La Libia, però, per la situazione socio-politica in cui si trova oggi, non può essere considerato soggetto credibile per la garanzia dei diritti della popolazione civile. I due Governi, a Tripoli e a Tobruk, non hanno un controllo territoriale stabile e, per questo, risultano incapaci di amministrare le funzioni statali in senso ampio. L’esercito è diviso sia su base etnica sia su base regionale e, Khalifa Haftar, scelto da molti in occidente come principale interlocutore, non sembra essere abbastanza forte da imporre il proprio progetto di transizione. A questo si aggiunga la presenza di una miriade di piccoli gruppi che, nel corso del conflitto, hanno più volte cambiato campo d’azione e che, anche grazie a servizi di sicurezza per le imprese internazionali che in Libia hanno necessità di proteggere i propri stabilimenti, hanno, a fasi alterne, avuto buona disponibilità di armi e denaro. In questo vuoto di potere, le ramificazioni locali dello Stato Islamico hanno avuto la possibilità di prendere piede portando a termine numerosi attentati ed uccisioni anche a carico di migranti come quello avvenuto a carico di un migrante eritreo in precedenza espulso da Israele.
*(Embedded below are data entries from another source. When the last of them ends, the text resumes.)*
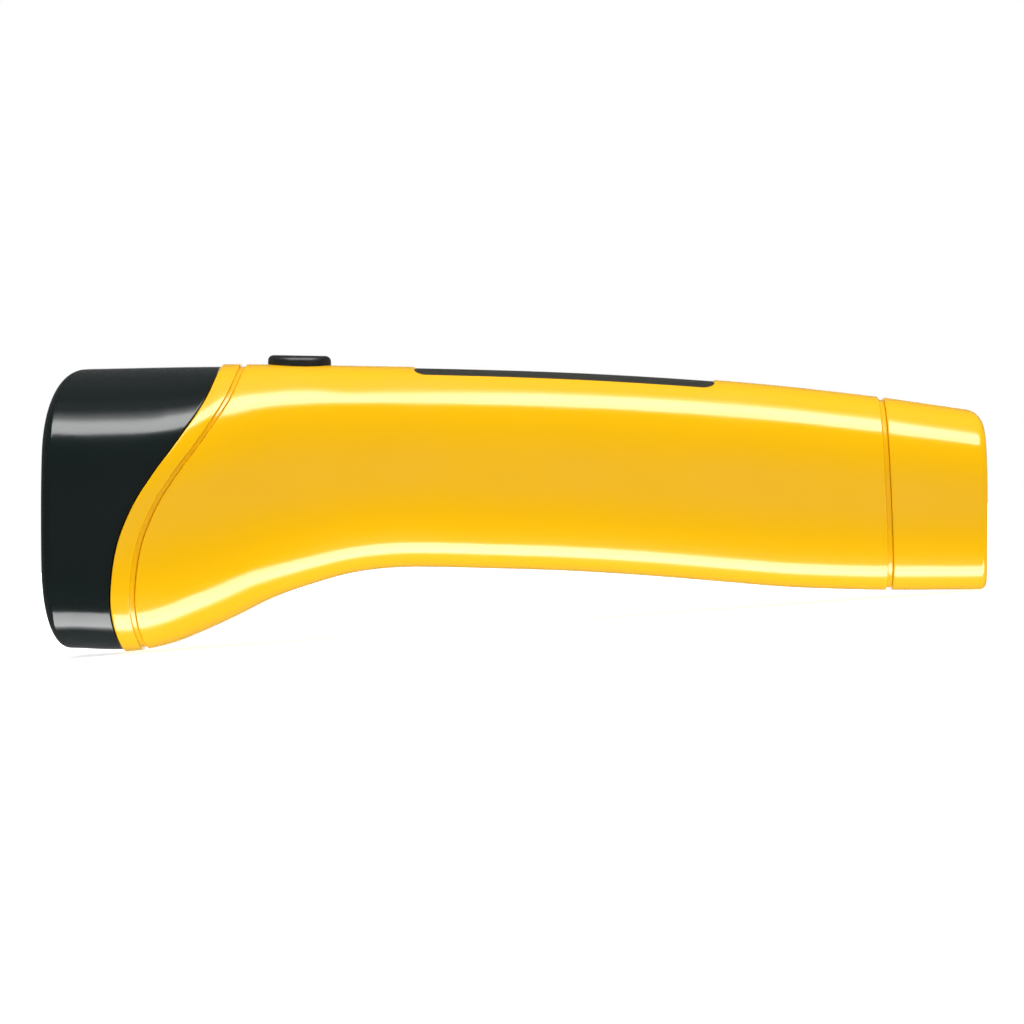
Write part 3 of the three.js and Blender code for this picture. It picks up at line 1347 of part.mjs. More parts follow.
addWire('led_wire_red', 'redWire', ledWireRedShares, ledBoardRear, boardFront);
addWire('led_wire_black', 'rubber', ledWireBlackShares, ledBoardRear, boardFront);
addWire('cell_wire_red', 'redWire', cellWireRedShares, boardRear, cradleFront);
addWire('cell_wire_black', 'rubber', cellWireBlackShares, boardRear, cradleFront);
addWire('generator_wire_red', 'redWire', generatorWireRedShares, boardRear, cradleFront);
addWire('generator_wire_black', 'rubber', generatorWireBlackShares, boardRear, cradleFront);

// The flashlight lies on its belly, on the collar and the tail cap, which tilts it a little.
function restTilt() {
  const tailX = bodyLength - tailBottomRadius;
  const steps = Array.from({ length: tiltSteps }, (_, i) => (seamFar * i) / tiltSteps);
  return Math.max(...steps.map((x) => Math.atan2(bottomLine(tailX) - bottomLine(x), tailX - x)));
}

flashlight.rotation.y = restTilt();
const group = new THREE.Group();
group.add(flashlight);
const box = new THREE.Box3().setFromObject(group, true);
const centre = box.getCenter(new THREE.Vector3());
flashlight.position.set(-centre.x, -centre.y, -box.min.z);

export default group;
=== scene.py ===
# %% [markdown]
# Hand crank flashlight, dressed for the camera.
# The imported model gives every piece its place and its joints. This lesson puts finer pieces around
# that frame and gives each one a finish. It could also be one large model, but then nothing would move,
# so each piece here rides on the body that carries the real one.

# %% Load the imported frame
import math
import bmesh
import bpy
import numpy as np
from mathutils import Matrix, Vector


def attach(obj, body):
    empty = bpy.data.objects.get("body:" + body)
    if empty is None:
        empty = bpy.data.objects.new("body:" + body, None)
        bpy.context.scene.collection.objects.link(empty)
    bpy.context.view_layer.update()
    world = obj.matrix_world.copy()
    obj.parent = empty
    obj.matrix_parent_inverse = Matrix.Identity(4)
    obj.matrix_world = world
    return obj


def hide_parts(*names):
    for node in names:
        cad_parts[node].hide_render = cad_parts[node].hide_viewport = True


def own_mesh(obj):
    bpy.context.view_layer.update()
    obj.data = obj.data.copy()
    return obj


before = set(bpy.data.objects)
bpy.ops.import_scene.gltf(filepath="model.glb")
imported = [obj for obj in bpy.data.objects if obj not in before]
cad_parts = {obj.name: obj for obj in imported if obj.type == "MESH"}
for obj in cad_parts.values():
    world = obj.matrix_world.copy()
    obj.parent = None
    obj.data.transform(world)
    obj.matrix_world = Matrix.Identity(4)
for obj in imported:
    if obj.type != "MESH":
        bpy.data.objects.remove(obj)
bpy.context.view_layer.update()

# %% [markdown]
# The light lies on its belly, so its long axis leans a little. Pieces are easier to think of in the
# light's own straight frame in millimetres, with X from the front rim to the tail and Z up. One
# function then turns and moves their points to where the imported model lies, in metres.

# %% The light's own frame
millimetre = 0.001
rest_tilt_degrees = 4.209289575
origin_along, origin_up = -92.981049, 29.698678
box_middle_up = 28.5
fit_share = 0.9997

rest_tilt = math.radians(rest_tilt_degrees)
along_axis = np.array([math.cos(rest_tilt), 0.0, -math.sin(rest_tilt)])
across_axis = np.array([0.0, 1.0, 0.0])
up_axis = np.array([math.sin(rest_tilt), 0.0, math.cos(rest_tilt)])
frame_origin = np.array([origin_along, 0.0, origin_up])
box_middle = np.array([0.0, 0.0, box_middle_up])


def in_place(points):
    """Points in the light's own frame, in millimetres, as points in the room, in metres."""
    p = np.asarray(points, float)
    turned = p[..., 0:1] * along_axis + p[..., 1:2] * across_axis + p[..., 2:3] * up_axis
    return (box_middle + (turned + frame_origin - box_middle) * fit_share) * millimetre


print("front rim centre", np.round(in_place([0, 0, 0]), 4), "metres")

# %% [markdown]
# The camera stands square to the left side, a little over a metre away, with a long lens. It rolls
# with the light, because the photograph shows the light level. A long lens far away was chosen over a
# short one close by, because the head's near edge grows only a little against its middle.

# %% Camera
camera_distance = 1200
camera_target = (92.5, 0, -0.68)
frame_width = 204.8
sensor_width = 36
# the camera's near and far limits are in metres
clip_near, clip_far = 0.05, 30

camera_data = bpy.data.cameras.new("photo_camera")
camera_data.sensor_fit = "HORIZONTAL"
camera_data.sensor_width = sensor_width
camera_data.lens = sensor_width * camera_distance / frame_width
camera_data.clip_start, camera_data.clip_end = clip_near, clip_far
camera = bpy.data.objects.new("photo_camera", camera_data)
bpy.context.scene.collection.objects.link(camera)
camera_place = in_place(camera_target) - across_axis * camera_distance * millimetre
camera_turn = np.stack([along_axis, up_axis, -across_axis], axis=1)
camera_matrix = Matrix(camera_turn.tolist()).to_4x4()
camera_matrix.translation = Vector(camera_place)
camera.matrix_world = camera_matrix
bpy.context.scene.camera = camera
print("camera lens", round(camera_data.lens, 1), "mm")

# %% [markdown]
# Nodes are easiest to read as short lists. These helpers add a node with its settings, join nodes by a
# list of their sockets, start a group with named inputs and outputs, and make a ramp of greys.

# %% Node helpers
middle_share = 0.5


def add_node(tree, kind, label="", values=None, **settings):
    """Adds a node, sets its properties, and sets its inputs by name or number."""
    made = tree.nodes.new(kind)
    made.label = label
    for key, value in settings.items():
        setattr(made, key, value)
    for key, value in (values or {}).items():
        made.inputs[key].default_value = value
    return made


def join(tree, *links):
    """Joins nodes. Each link is a node, its output, the next node and its input, by name or number."""
    for source, output, target, socket in links:
        tree.links.new(source.outputs[output], target.inputs[socket])


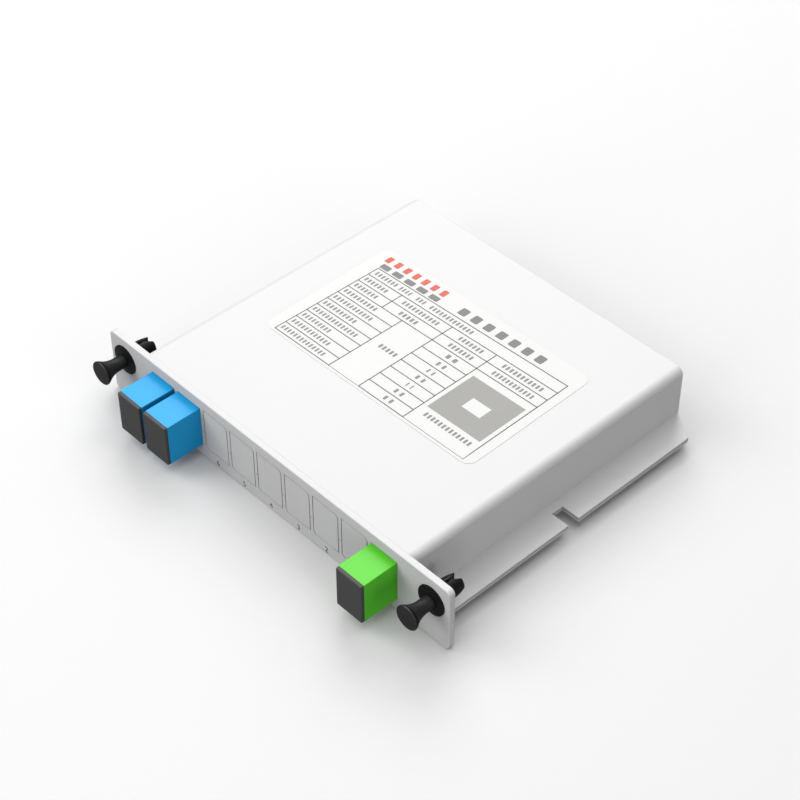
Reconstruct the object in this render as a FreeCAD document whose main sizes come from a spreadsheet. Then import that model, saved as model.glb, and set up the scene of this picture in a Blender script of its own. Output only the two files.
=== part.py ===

La condizione della Libia oggi è, dunque, quella di uno Stato fallito privo di prospettive per il futuro della sua popolazione, ma al centro del dibattito internazionale e d’area per il suo ruolo destabilizzante. Le azioni militari internazionali e le nuove politiche migratorie, entrambe prive di un focus sulle condizioni di vita della popolazione, difficilmente elimineranno le cause di questa situazione, nascondendone solo gli effetti all’opinione pubblica internazionale.